Continuous Integration Demands Incorporating new datasets environmental data, grid infrastructure information, and asset performance metrics required ongoing system enhancements. Each new data source demanded custom integration work that strained already-limited internal resources.

Unsustainable Scaling Costs Meeting these demands by growing an in-house GIS team would have required hiring scarce specialized talent at significant cost. The organization needed a model that could scale geospatial capability without scaling headcount proportionally.

The Solution

To address these challenges, the organization adopted a GIS managed services model, transferring ownership of geospatial system management, maintenance and optimization to an external specialist team.

Dedicated GIS Expert Team

A team of GIS specialists was assigned to manage the organization's geospatial environment end-to-end. This gave the company access to a depth of expertise that would have been impractical to maintain internally, ensuring continuous system stability and improvement without relying on internal IT capacity.

Cloud-Based GIS Infrastructure

The managed services solution included migration to scalable cloud infrastructure for GIS storage and processing. This removed hardware constraints from the expansion equation new regional deployments no longer required procurement cycles or infrastructure overhauls. Capacity scaled automatically with data volumes.

Proactive Monitoring and Alerting

Real-time system health monitoring with automated alerting replaced the reactive maintenance model. Potential issues were identified and resolved before reaching production, shifting the operating model from firefighting to prevention.

Continuous Data Integration

Structured pipelines were established for ongoing integration of environmental data, grid infrastructure metrics, and asset performance feeds. New datasets could be onboarded in days rather than weeks, keeping the GIS environment current with operational reality.

Ongoing Platform Enhancement

Rather than allowing enhancements to accumulate in a backlog, the managed services model incorporated regular platform updates aligned to evolving business requirements. The GIS environment remained continuously aligned with the organization's expanding scope and needs.

Key Results and Business Impact

The shift to GIS managed services delivered measurable improvements across system performance, team productivity, and expansion agility.

GIS System Uptime

System availability improved from approximately 87% under the reactive maintenance model to 99.7% following the implementation of proactive monitoring. Unplanned outages that had previously disrupted operational teams were effectively eliminated.

Internal IT Workload

Internal IT teams reduced GIS-related workload by approximately 40%. Time previously consumed by maintenance tasks, performance tuning, and data updates was redirected toward strategic initiatives, a fundamental shift in how the technology organization spent its capacity.

Regional Expansion Speed

Deploying GIS capability into a new regional market fell from 14 to 18 weeks to 4 to 6 weeks. The cloud-based infrastructure and managed onboarding process made expansion roughly three times faster, directly supporting the organization's growth ambitions.

Data Integration Lag

Onboarding a new data source, previously a manual process taking weeks was reduced to a matter of days through structured automated pipelines. The backlog of deferred integrations was cleared and did not re-accumulate.

Cost Structure

By leveraging an external managed services model, the organization avoided the cost trajectory of building and retaining a large in-house GIS support function. Operational costs were optimized while capability increased.

Strategic Foundation

Beyond the immediate efficiency gains, the engagement established a geospatial infrastructure designed for long-term growth, scalable, continuously maintained and aligned with the organization's expanding portfolio of renewable energy assets.

Key Takeaways

Outsource complexity, retain strategy.

Moving GIS operations to a managed services model freed internal teams to focus on what the business needed from them, growth, planning and innovation rather than infrastructure maintenance.

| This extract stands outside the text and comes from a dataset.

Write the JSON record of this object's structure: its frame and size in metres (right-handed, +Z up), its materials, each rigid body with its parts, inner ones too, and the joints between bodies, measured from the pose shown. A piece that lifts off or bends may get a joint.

Cloud infrastructure removes expansion constraints.

A cloud-native GIS environment decoupled geographic expansion from hardware procurement, making new regional deployments a weeks-long process rather than a multi-month undertaking.

Proactive operations outperform reactive ones.

The move from reactive to proactive monitoring was the single biggest contributor to the reliability improvement. Fixing issues before they surface is categorically more effective than responding after the fact.

Integration is a continuous process, not a project.

Treating data integration as an ongoing managed service rather than a series of one-off projects eliminated the recurrence of data source gaps and kept the GIS environment aligned with operational reality.

GIS is critical operational infrastructure.

For an organization whose decisions about asset performance, site maintenance, and infrastructure planning depend on geospatial data, GIS availability is not a convenience, it is an operational dependency. Investment and management practices should reflect that reality.

Build for growth, not just for today.

The managed services model delivered not just current-state improvements but a foundation capable of supporting continued multi-country expansion, a geospatial infrastructure that grows with the business rather than constraining it.